Austerity ahead for the Indian government, warns Nomura
Moneylife Digital Team 10 January 2014

Nomura sees the Indian government lower spending by 0.6% of GDP over the next four months to meet the fiscal deficit target

The current run rate on the fiscal deficit leaves no space for slippage in the remaining four months of the fiscal year. It is estimated that the government will have to cut spending by 0.6% of GDP over the next four months to meet its deficit target.
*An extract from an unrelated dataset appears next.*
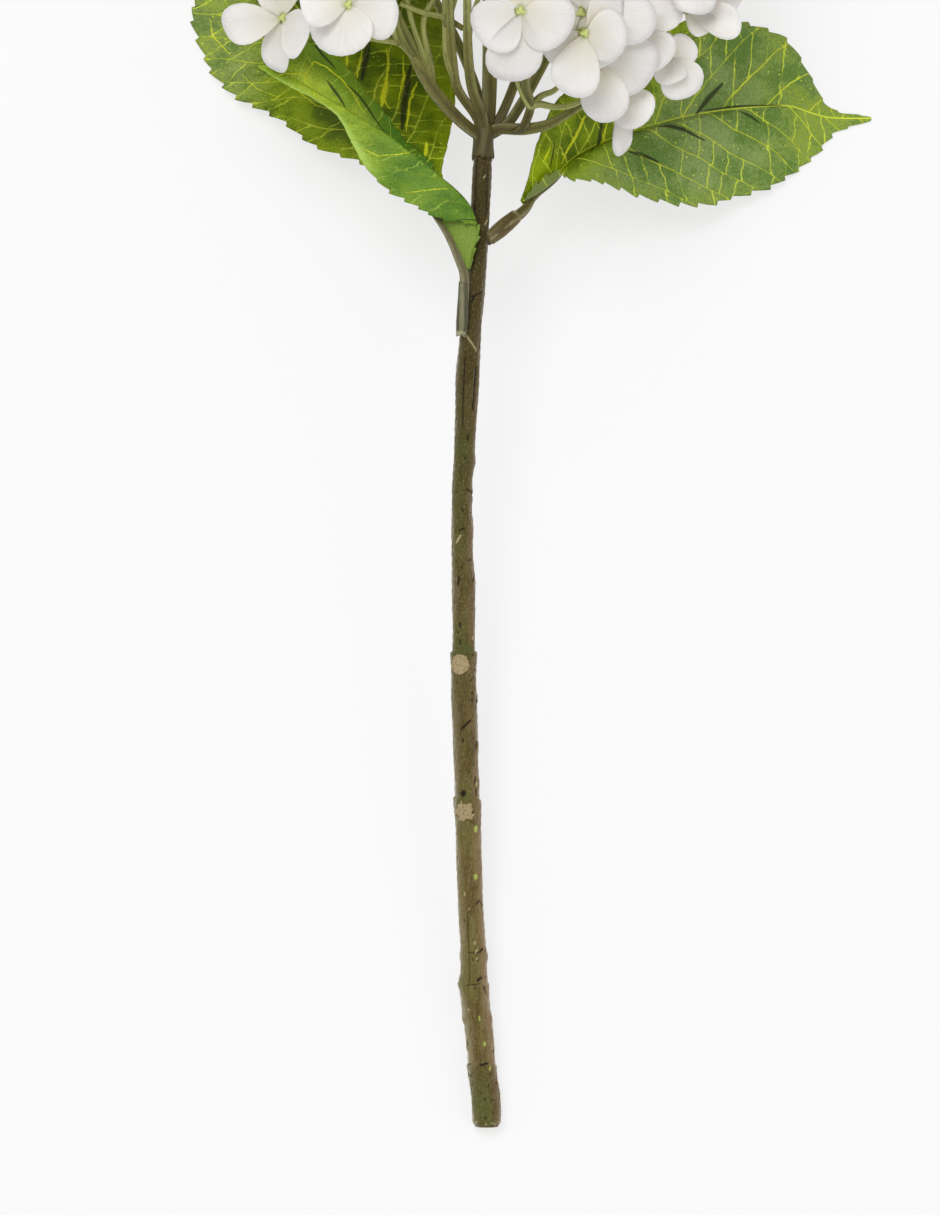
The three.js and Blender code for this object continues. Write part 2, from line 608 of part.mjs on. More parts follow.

This is the austerity forecast for the Indian government from Nomura analysts in a research note.

 

Nomura expects overall revenues to fall short by Rs720bn (0.6% of GDP) in FY14 from weak growth causing net tax revenues to grow at only 10% year-on-year in FY14 (government's target: 19%), and a shortfall on disinvestment, which is unlikely to be completely offset by higher dividends.

 

According to Nomura, lower government spending and weak investment demand contribute to the view that GDP growth will remain in the 4.5%-5.0% range until Q2 2014.

 

The trends in government spending are shown in the chart below:

 

 

Nomura warns that these cuts having two key implications. First, a rising government cash balance will tighten banking system liquidity in Q1 2014. Second, growth in government spending should slow to 5.6% y-o-y in Dec-Mar from 17.7% in April-November, which will likely hurt growth. With a short-run (1-year) fiscal multiplier1 of 0.55, spending cuts worth 0.6% of GDP would lower GDP growth by 0.3% during this period.